# Dragging note to change duration



## Martin S (Aug 24, 2021)

Is this working for you? It’s completely hit & miss for me…mostly miss (iPad Pro/Pencil 2 on latest OS)

99% of the times, I can only move the note head within the bar, and mostly the note ends up deleting itself. When I occasionally get it to work, the next note I try, ends up being deleted…Quite frustrating..


----------



## rsg22 (Aug 24, 2021)

I didn't even know this was a feature until recently - but I'm in a similar boat, can't seem to get it to work consistently. I'm sure there's a trick to it that I'm missing...


----------



## Pseudonym (Aug 24, 2021)

I seem to have had better (not consistent, though) luck by briefly pausing with the pencil on the note (having turned it blue) before swiping to the right or left. YMMV, of course.


----------



## MadLad (Aug 24, 2021)

Pseudonym said:


> I seem to have had better (not consistent, though) luck by briefly pausing with the pencil on the note (having turned it blue) before swiping to the right or left. YMMV, of course.


Yes, that's how it works. You have to tap it and hold it with the pencil, wait until it turns blue and then you drag it to the left or right. Figuring out how far is another story.


----------



## Pseudonym (Aug 24, 2021)

Yes, and sometimes I do exactly that, and...nothing.
Other times I very carefully select a note with the lasso tool, and again...nothing. The note remains unselected.
I guess there is room for improvement.


----------



## Martin S (Aug 24, 2021)

MadLad said:


> Yes, that's how it works. You have to tap it and hold it with the pencil, wait until it turns blue and then you drag it to the left or right. Figuring out how far is another story.


That’s what I do, and in one score in particular, as soon as I move the blue note, it disappears/deletes itself. In other scores I may have more luck, but it’s still quite inconsistent. I wonder if it’s because the score in question is in ‘transposing score’ mode? I have a little more luck in non-transposing scores, although I fail to see what difference this should make in this regard..


----------



## MadLad (Aug 24, 2021)

Sometimes it might just be a bug. Unfortunately, I encounter this from timte to time where just one specific note is bugged, be it the playback or the pitch or whatever else. Also, I discovered these bugs increase if you import an .xml file instead of writing it originally in Staffpad.

Have you tried deleting the whole bar and rewriting it to check out if the problem persists? This sometimes resolves the bug.


----------



## Martin S (Aug 24, 2021)

MadLad said:


> Have you tried deleting the whole bar and rewriting it to check out if the problem persists? This sometimes resolves the bug.


I’ve tried that as well and this bug appears in any bar of the entire score which was written from scratch in StaffPad.
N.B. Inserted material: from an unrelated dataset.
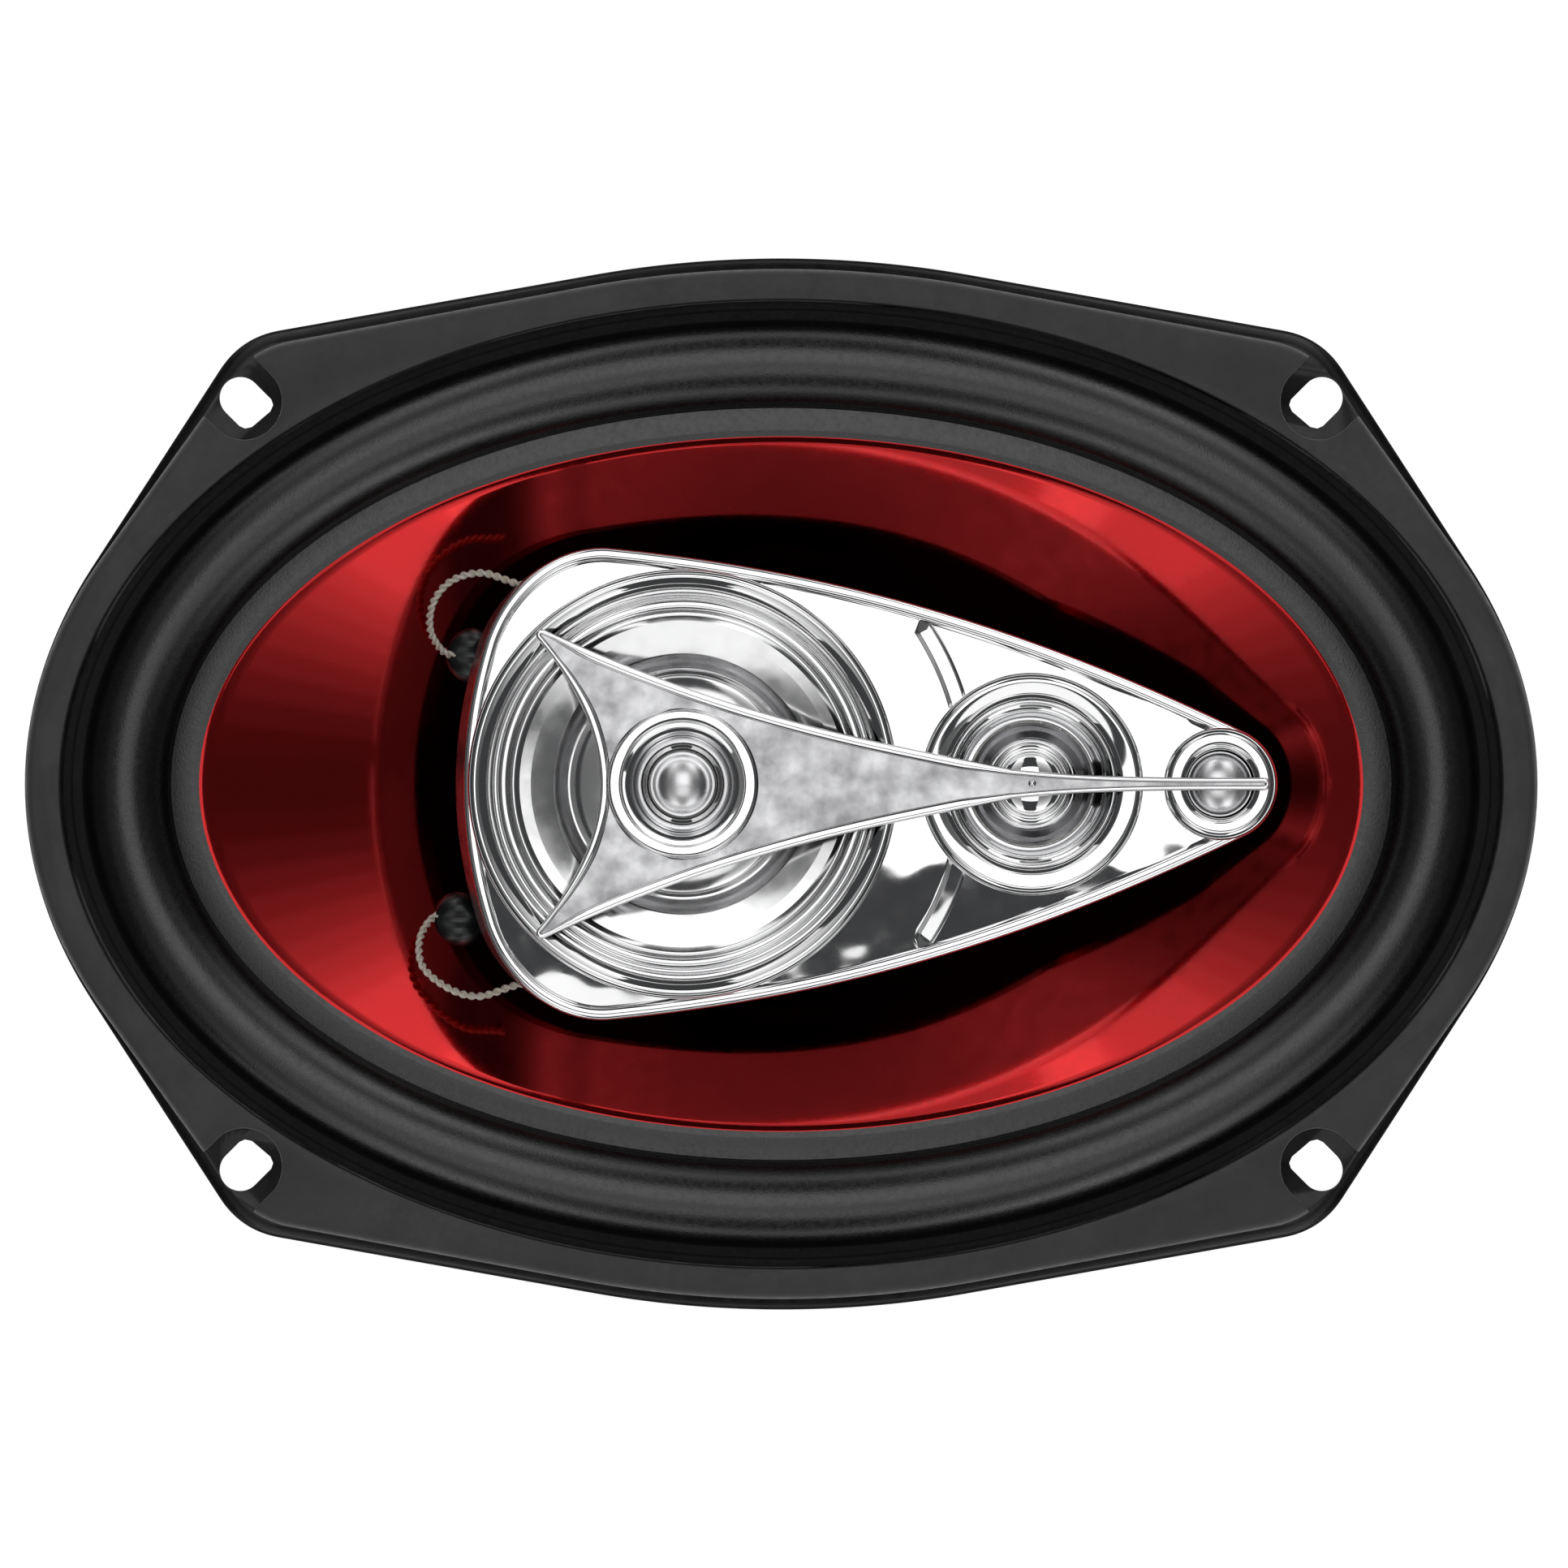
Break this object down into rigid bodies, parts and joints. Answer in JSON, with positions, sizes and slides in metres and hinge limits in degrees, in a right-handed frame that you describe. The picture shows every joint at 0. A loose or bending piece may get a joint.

Well, it’s not the end of the world, though..Just wondered if other users had similar experiences with this feature. Here’s hoping for some of the bugs to be ironed out in the forthcoming update


----------



## brandowalk (Aug 24, 2021)

It used to work for me. Now it rarely does. Hopefully it will get an improvement in the next update as it’s a nice feature. Also hoping the same functionality for rests!


----------



## Montisquirrel (Aug 25, 2021)

In an older version it always worked, but I think they changed something in the engine so that you can't change the note duration it if the engine "thinks" the note value does not work regarding the time signature. Maybe I am wrong.


----------



## Jett Hitt (Aug 26, 2021)

Mostly, this works well for me. . . . mostly. When I am having trouble with changing a duration, I find that select/cut/paste the measure solves the issue. The most common thing I see is that when I press on a notehead, the note moves, and it will keep moving. It is bizarre.


----------



## Pseudonym (Aug 29, 2021)

Jett Hitt said:


> Mostly, this works well for me. . . . mostly. When I am having trouble with changing a duration, I find that select/cut/paste the measure solves the issue. The most common thing I see is that when I press on a notehead, the note moves, and it will keep moving. It is bizarre.


I just experienced that self-propelled moving note for the first time. It truly is bizarre!


----------